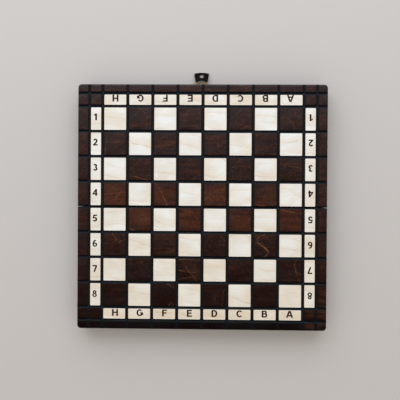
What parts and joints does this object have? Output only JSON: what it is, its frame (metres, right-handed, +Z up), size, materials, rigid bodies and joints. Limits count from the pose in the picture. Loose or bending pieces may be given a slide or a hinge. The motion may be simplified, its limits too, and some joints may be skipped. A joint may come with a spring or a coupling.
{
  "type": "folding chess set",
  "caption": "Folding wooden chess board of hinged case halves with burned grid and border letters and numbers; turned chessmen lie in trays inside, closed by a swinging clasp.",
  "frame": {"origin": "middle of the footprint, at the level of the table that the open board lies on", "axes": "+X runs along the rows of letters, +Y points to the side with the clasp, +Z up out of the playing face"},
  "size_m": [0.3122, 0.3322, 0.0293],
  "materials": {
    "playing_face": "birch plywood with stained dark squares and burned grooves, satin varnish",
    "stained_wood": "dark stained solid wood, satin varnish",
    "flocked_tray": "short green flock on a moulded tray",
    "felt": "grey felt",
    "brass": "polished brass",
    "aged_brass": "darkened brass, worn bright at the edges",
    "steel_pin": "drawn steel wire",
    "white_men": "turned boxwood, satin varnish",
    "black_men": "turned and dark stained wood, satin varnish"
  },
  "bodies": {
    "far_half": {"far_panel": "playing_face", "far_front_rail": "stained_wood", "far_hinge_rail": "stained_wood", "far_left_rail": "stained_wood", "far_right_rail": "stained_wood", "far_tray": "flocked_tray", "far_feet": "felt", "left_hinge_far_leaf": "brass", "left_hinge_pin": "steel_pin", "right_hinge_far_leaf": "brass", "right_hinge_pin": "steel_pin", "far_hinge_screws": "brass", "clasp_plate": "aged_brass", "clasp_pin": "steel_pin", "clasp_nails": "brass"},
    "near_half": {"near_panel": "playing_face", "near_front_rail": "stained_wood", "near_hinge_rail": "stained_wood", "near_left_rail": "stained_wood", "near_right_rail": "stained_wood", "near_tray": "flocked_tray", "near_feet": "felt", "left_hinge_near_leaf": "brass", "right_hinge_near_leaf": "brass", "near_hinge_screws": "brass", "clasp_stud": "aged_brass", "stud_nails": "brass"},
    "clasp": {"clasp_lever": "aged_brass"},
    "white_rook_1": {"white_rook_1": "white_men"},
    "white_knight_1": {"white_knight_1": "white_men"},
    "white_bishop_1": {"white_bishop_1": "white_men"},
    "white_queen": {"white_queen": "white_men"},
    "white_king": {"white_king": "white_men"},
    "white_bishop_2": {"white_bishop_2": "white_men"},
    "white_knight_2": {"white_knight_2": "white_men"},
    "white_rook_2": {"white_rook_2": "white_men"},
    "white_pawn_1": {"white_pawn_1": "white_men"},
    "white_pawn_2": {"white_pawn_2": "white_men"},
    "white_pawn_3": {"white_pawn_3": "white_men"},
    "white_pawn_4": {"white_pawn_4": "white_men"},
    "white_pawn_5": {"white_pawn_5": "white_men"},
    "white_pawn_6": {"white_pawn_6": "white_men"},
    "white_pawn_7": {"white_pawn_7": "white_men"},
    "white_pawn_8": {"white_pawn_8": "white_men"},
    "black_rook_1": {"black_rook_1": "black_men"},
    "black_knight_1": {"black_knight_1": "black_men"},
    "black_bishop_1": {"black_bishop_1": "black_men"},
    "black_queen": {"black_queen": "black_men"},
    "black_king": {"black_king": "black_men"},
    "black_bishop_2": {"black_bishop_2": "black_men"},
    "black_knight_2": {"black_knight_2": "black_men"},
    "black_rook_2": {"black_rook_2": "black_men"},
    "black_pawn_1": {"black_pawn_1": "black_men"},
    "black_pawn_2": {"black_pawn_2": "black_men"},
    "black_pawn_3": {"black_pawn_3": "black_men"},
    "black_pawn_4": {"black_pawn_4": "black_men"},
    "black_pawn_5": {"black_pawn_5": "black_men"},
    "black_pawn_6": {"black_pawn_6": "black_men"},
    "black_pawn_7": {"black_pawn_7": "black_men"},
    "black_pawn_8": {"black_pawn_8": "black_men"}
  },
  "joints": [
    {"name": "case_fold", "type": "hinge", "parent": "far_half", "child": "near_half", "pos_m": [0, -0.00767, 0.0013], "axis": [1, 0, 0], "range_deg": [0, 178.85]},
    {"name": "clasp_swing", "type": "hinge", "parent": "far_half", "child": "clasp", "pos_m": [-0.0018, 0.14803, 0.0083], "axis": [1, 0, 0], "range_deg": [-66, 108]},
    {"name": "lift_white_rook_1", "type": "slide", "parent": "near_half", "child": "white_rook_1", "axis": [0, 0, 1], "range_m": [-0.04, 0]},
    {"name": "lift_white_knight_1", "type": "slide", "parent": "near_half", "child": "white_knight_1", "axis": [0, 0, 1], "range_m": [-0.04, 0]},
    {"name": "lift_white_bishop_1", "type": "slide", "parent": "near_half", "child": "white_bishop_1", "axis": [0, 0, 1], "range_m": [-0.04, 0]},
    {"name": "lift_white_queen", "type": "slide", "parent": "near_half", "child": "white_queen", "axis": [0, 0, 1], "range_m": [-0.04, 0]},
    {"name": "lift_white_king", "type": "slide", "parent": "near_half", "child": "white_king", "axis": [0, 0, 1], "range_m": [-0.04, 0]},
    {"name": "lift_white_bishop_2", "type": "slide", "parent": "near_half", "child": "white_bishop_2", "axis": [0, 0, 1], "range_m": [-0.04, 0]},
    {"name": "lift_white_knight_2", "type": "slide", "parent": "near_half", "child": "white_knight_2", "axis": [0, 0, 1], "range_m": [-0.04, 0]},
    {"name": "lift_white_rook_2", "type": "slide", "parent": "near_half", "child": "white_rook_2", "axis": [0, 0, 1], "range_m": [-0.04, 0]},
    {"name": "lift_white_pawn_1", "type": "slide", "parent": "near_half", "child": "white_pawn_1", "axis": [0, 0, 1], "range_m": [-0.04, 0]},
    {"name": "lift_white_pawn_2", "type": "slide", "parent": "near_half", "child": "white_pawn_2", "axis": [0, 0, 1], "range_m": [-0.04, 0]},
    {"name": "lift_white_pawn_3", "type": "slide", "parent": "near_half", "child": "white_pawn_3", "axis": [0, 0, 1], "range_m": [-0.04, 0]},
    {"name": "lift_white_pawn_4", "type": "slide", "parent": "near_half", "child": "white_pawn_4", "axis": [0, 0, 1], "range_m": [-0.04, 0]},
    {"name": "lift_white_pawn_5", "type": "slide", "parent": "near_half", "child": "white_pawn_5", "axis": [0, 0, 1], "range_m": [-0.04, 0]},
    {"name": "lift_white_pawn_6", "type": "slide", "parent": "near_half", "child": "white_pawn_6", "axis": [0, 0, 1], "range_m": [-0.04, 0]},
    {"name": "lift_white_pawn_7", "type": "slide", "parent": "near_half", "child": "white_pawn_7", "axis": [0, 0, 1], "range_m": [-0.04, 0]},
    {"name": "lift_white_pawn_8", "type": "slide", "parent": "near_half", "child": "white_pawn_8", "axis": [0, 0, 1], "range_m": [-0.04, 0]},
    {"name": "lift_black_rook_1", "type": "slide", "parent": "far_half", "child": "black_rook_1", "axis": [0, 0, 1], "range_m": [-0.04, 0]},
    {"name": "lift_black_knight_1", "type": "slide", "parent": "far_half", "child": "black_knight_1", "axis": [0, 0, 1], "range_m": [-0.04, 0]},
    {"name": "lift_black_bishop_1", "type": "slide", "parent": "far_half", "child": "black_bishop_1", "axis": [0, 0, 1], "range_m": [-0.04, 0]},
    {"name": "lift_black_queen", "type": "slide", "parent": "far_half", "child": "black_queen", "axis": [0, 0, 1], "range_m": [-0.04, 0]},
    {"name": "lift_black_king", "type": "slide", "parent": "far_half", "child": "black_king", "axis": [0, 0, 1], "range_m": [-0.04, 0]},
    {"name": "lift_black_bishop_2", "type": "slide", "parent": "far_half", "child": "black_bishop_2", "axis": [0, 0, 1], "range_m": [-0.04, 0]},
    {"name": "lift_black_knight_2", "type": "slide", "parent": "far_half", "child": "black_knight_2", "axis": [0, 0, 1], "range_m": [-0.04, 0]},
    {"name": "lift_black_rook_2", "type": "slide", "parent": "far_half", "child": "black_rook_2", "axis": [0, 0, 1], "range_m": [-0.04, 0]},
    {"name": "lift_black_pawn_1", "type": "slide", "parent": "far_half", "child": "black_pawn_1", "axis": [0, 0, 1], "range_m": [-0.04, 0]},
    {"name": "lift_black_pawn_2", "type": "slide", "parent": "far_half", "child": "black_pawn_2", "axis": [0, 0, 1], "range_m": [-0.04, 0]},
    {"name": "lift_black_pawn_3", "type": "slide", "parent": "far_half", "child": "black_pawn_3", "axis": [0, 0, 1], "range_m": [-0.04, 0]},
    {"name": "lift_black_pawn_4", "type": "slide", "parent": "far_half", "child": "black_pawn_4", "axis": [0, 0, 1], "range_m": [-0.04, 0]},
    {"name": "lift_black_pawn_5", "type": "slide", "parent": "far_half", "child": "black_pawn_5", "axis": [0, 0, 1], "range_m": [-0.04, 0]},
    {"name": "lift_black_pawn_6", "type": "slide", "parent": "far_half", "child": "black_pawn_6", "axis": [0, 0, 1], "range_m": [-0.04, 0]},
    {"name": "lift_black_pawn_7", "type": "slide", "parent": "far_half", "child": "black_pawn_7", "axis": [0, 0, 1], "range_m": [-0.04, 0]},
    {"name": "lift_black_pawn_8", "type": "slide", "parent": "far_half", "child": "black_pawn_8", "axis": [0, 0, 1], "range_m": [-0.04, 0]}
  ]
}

--------------------------------------------------

» REQUIREMENTS
Count the lines of the data that include the string "materials", and give only that number.

» ANSWER
2